Research doesn’t solve problems and say we can close the book on them. Rather it frames problems in new ways, which give rise to further questions, debate, discussion and further research. Occasionally these new ways of framing problems can painfully disrupt our entire understanding of the world. Yet once we understand that knowledge is a fluid construct created by communities, not a buried secret waiting for us to discover, then we also come to understand that there can be no last word in research: it is, rather, an ongoing conversation.
The real problem with peer review is that we’ve elevated it to a status it can’t legitimately occupy. We’ve tried to turn it into a truth guarantee, a kind of kitemark of veracity, but in doing so we’ve shut our eyes to the reality that truth in research is a shifting and slippery beast.
Ultimately, we don’t get to outsource evaluation: it’s up to each one of us to make the judgement on how far a study is valid, authoritative, and relevant. As teaching librarians, it’s our job to help our learners develop a critical mindset - that same objective incredulity that underlies scientific method, that challenges assertions and questions authority. And that being so, it’s imperative that we not only foster certain attitudes to information in our students, but model them ourselves in our own behaviour. In particular, our own approach to information should never be a blind acceptance of any rubber-stamp, any external warrant, any authority - no matter how eminent.
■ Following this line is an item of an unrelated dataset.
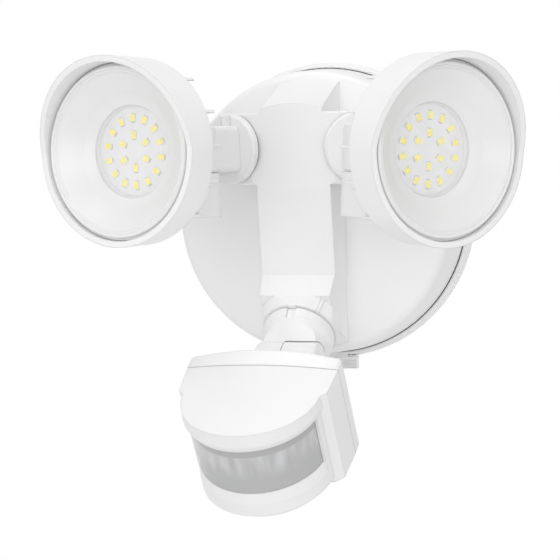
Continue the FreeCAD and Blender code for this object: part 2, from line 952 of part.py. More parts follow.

This means that the little tickbox that says ‘peer reviewed’ may be the greatest disservice we do to the thoughtful scepticism we seek to help develop in our students, and in our society at large. Encouraging people to think that the job of assessing quality happens somewhere else, by someone else, leads to a populace which is alternatively complacent and outraged, and in both states unwilling to undertake the critical engagement with information that leads us to be able to speak truth to power.
The only joke is to think that peer review can stand in for that.